- [Material]
------------------------------
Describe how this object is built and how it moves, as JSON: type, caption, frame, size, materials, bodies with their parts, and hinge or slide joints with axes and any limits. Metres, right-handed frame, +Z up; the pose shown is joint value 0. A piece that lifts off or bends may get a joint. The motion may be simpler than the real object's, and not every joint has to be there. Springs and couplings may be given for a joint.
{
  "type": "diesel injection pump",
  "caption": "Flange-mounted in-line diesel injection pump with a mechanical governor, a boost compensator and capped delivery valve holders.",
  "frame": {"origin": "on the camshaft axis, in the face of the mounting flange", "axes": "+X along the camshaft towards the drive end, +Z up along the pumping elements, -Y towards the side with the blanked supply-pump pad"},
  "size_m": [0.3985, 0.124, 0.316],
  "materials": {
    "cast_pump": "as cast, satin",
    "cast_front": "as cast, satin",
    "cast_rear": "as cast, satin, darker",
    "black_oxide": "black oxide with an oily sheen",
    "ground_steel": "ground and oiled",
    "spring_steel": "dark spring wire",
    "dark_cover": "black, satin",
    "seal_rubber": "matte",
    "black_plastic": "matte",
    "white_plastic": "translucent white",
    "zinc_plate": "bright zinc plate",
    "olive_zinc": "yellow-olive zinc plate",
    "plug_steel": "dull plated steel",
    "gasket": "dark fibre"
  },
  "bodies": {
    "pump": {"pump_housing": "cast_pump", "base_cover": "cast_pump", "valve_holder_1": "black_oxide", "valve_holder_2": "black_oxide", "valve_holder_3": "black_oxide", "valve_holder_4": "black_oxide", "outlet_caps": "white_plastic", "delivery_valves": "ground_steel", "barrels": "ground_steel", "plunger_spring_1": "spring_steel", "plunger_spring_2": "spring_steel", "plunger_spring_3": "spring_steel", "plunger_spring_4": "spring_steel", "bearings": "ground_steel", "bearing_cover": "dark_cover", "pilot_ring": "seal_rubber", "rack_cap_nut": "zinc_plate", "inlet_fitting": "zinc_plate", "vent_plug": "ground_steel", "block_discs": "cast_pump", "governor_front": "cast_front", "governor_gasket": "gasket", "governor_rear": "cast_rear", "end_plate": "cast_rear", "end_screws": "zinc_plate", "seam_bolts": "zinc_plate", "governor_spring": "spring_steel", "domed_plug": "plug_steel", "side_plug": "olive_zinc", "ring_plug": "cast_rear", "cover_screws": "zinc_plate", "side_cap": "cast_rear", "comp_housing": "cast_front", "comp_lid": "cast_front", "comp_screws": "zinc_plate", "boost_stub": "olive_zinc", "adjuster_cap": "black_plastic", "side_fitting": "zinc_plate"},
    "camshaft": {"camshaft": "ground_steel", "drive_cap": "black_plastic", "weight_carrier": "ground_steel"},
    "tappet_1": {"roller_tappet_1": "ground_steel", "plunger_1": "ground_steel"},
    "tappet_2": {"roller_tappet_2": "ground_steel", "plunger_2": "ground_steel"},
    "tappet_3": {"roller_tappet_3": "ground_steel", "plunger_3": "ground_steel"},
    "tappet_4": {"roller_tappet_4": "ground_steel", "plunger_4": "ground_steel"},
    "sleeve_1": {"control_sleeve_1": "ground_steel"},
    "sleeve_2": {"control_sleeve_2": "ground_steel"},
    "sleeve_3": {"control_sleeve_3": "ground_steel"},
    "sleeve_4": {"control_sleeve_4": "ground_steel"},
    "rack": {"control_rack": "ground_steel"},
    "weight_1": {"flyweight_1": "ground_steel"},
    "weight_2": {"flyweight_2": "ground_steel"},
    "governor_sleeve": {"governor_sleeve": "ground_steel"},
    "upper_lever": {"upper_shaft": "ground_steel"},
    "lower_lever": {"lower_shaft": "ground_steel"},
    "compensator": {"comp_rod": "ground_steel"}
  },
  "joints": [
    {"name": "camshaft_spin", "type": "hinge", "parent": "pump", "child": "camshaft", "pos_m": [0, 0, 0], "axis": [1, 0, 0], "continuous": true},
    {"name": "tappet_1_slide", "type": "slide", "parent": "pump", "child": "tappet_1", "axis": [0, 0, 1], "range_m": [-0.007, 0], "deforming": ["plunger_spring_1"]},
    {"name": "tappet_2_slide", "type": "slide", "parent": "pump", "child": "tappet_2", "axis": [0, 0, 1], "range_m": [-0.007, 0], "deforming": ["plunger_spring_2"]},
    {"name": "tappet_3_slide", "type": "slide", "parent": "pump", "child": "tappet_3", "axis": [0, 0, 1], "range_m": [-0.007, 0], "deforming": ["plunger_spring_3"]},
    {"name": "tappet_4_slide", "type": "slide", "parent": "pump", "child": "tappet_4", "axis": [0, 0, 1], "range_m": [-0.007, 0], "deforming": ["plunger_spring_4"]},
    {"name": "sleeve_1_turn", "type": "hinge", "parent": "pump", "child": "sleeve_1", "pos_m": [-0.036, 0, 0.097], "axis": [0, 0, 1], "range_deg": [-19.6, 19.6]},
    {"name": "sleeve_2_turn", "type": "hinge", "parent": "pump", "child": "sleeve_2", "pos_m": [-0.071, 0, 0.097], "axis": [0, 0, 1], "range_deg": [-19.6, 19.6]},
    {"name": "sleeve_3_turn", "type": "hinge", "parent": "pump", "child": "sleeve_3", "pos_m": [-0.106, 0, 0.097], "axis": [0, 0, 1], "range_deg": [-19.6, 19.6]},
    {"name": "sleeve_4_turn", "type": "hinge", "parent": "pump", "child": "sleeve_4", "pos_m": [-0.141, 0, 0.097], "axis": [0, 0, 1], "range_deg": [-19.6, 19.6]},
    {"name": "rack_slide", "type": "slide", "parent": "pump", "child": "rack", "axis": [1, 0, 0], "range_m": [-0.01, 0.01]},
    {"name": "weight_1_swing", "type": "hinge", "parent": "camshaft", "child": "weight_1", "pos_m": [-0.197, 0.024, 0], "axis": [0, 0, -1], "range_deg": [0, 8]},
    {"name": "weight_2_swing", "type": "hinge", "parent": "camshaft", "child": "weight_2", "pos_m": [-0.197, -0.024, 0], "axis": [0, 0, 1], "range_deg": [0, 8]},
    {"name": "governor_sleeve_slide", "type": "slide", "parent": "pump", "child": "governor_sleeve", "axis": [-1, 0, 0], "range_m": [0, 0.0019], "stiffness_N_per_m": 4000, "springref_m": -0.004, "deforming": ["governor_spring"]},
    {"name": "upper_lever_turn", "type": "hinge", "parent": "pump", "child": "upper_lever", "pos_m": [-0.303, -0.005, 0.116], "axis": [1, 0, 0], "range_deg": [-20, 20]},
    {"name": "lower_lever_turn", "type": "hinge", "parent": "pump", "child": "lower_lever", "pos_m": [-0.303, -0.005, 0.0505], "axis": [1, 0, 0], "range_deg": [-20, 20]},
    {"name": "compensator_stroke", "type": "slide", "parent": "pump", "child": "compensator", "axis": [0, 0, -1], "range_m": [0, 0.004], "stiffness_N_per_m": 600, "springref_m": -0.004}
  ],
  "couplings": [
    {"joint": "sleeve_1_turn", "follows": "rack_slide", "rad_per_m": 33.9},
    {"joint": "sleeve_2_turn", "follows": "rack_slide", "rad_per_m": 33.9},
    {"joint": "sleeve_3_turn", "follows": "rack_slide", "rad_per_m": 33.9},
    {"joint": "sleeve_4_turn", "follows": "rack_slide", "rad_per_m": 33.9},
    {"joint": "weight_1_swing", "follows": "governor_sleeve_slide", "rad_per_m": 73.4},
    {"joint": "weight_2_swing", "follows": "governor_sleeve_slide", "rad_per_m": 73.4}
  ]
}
------------------------------
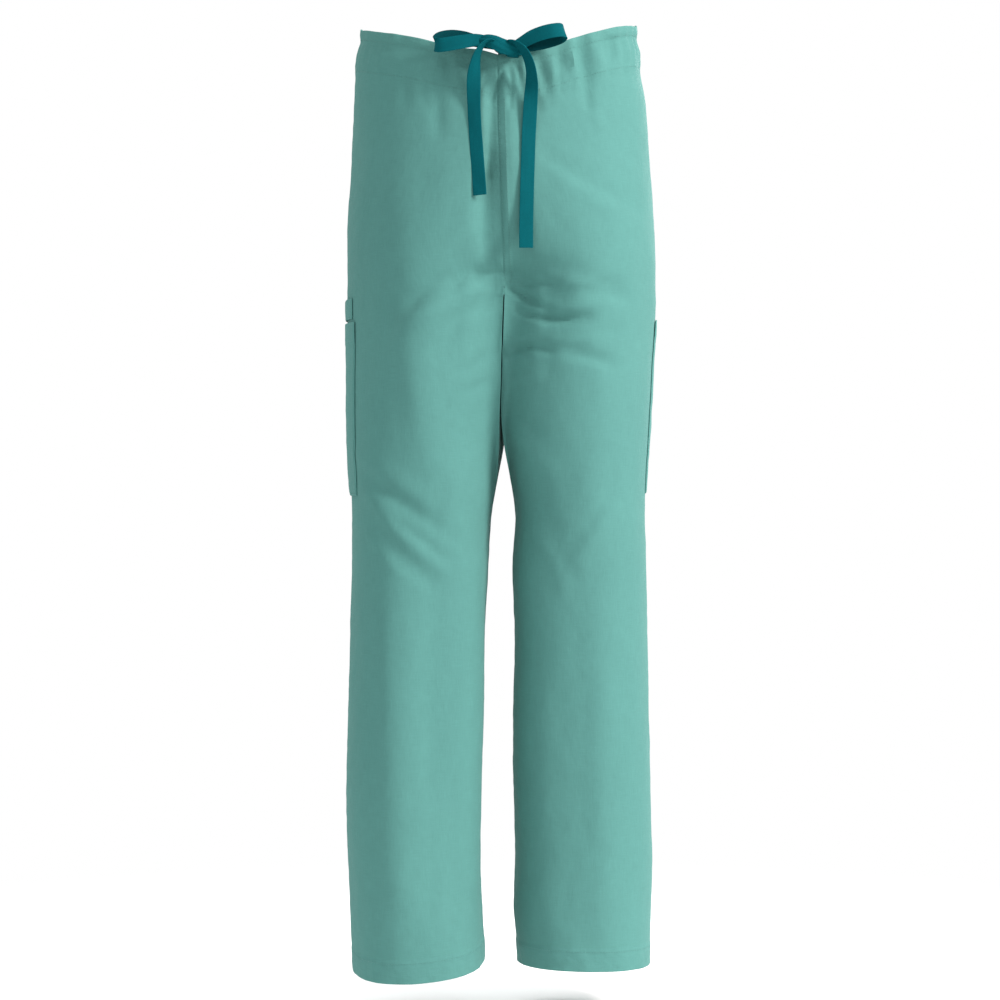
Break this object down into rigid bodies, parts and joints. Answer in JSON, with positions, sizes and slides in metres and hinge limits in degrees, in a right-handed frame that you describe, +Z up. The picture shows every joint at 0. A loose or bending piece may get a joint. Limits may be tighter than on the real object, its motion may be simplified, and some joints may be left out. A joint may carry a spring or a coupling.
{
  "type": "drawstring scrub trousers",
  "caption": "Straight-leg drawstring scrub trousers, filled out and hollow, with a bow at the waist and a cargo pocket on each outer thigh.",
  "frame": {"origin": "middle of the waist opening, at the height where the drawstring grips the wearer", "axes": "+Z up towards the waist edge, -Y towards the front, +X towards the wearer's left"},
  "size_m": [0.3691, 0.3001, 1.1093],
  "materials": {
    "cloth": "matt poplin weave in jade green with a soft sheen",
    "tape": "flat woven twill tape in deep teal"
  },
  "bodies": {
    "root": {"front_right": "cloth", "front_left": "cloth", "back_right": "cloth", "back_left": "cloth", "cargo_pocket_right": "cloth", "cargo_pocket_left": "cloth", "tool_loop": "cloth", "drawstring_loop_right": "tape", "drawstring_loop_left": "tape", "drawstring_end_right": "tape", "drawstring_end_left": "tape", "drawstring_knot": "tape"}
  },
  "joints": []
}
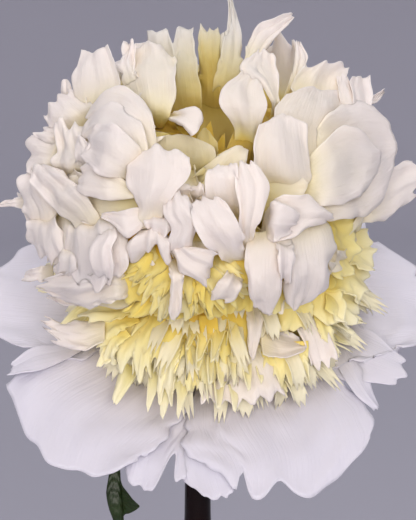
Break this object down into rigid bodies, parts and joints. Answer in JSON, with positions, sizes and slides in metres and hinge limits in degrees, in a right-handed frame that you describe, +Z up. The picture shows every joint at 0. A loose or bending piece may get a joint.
------------------------------
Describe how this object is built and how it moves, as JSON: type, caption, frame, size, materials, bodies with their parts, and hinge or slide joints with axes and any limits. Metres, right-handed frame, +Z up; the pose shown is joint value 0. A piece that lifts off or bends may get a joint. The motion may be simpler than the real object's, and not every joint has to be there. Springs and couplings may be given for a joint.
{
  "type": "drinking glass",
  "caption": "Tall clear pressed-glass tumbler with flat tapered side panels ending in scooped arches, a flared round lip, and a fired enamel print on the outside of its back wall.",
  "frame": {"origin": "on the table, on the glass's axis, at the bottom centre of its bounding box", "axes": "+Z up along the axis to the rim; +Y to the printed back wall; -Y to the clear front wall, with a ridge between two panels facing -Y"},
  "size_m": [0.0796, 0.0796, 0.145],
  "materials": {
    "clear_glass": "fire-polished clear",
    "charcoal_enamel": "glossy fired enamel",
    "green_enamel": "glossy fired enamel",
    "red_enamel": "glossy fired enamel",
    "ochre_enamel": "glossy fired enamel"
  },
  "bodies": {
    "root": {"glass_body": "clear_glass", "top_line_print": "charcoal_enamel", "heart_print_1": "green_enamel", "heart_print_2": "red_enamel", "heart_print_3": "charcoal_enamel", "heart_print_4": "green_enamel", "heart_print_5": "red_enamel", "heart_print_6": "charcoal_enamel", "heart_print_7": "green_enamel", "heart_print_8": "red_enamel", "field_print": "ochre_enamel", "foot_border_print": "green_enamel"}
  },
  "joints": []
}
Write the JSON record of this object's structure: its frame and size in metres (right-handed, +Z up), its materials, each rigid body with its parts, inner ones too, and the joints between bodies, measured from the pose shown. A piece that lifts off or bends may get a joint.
------------------------------
- [What you are asked to do]
The word "between" appears in how many lines of the data? Answer with only the number.

- [Worked solution]
2